* AIM OF THE TASK *
Find how many lines in the material contain "Blender"; your answer should be that number alone.

* GIVEN ENTRIES *
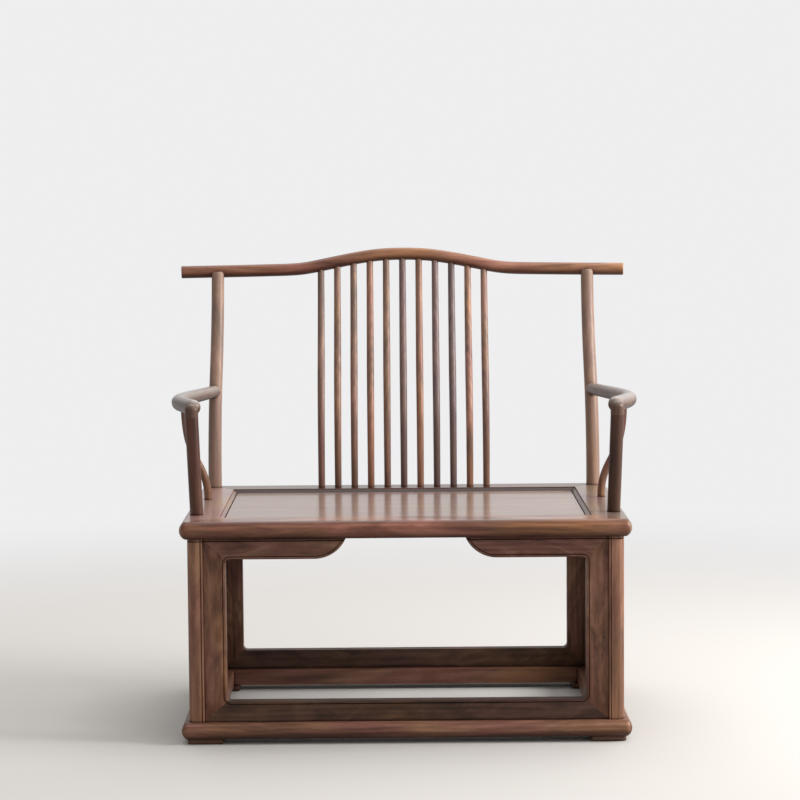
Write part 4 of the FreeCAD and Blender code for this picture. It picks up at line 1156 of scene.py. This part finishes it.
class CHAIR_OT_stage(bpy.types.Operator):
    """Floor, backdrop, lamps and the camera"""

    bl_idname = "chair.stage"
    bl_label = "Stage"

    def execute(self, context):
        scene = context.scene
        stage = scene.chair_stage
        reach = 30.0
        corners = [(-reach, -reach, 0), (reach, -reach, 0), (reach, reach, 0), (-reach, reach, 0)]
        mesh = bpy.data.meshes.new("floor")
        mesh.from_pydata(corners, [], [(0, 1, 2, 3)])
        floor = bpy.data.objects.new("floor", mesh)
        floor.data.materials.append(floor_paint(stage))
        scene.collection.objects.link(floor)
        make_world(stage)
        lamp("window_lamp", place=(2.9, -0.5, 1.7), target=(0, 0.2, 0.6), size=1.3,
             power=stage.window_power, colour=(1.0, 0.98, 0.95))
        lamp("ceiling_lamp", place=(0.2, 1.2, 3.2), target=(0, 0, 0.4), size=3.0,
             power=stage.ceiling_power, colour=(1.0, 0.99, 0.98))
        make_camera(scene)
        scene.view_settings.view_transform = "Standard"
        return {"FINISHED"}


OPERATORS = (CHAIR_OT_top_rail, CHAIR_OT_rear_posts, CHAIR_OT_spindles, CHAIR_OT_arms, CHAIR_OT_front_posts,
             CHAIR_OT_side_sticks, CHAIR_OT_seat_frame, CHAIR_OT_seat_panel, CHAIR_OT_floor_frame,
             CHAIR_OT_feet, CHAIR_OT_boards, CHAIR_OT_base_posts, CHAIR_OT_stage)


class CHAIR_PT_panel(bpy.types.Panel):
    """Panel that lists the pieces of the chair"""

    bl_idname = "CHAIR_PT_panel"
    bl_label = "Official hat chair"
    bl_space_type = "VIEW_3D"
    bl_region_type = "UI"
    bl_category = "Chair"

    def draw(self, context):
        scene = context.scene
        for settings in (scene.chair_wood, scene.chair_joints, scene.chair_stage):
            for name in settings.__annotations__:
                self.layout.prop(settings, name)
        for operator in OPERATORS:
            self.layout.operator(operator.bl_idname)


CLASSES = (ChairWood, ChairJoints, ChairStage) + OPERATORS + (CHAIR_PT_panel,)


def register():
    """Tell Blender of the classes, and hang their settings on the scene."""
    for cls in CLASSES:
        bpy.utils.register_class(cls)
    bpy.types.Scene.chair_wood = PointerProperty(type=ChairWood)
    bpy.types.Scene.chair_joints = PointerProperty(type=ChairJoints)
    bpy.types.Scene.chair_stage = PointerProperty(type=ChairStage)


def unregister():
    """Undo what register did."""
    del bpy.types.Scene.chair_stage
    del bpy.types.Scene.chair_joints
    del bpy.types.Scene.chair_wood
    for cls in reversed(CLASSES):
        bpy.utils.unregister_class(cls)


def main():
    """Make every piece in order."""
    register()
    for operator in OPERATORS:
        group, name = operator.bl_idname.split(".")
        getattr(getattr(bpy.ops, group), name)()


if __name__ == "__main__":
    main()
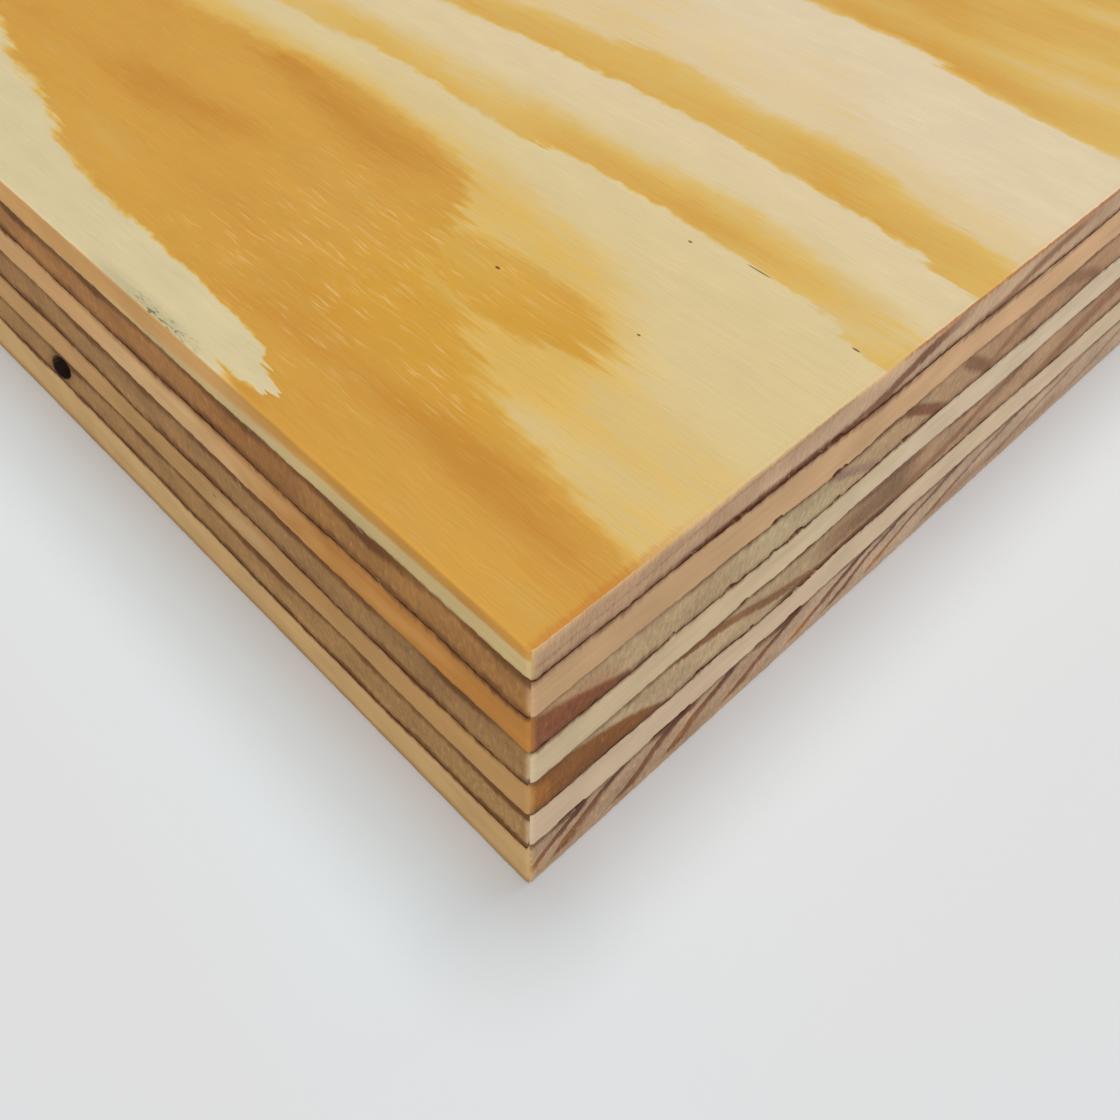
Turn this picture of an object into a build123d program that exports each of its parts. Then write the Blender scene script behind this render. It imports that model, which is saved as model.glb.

* REPLY TO THE TASK *
3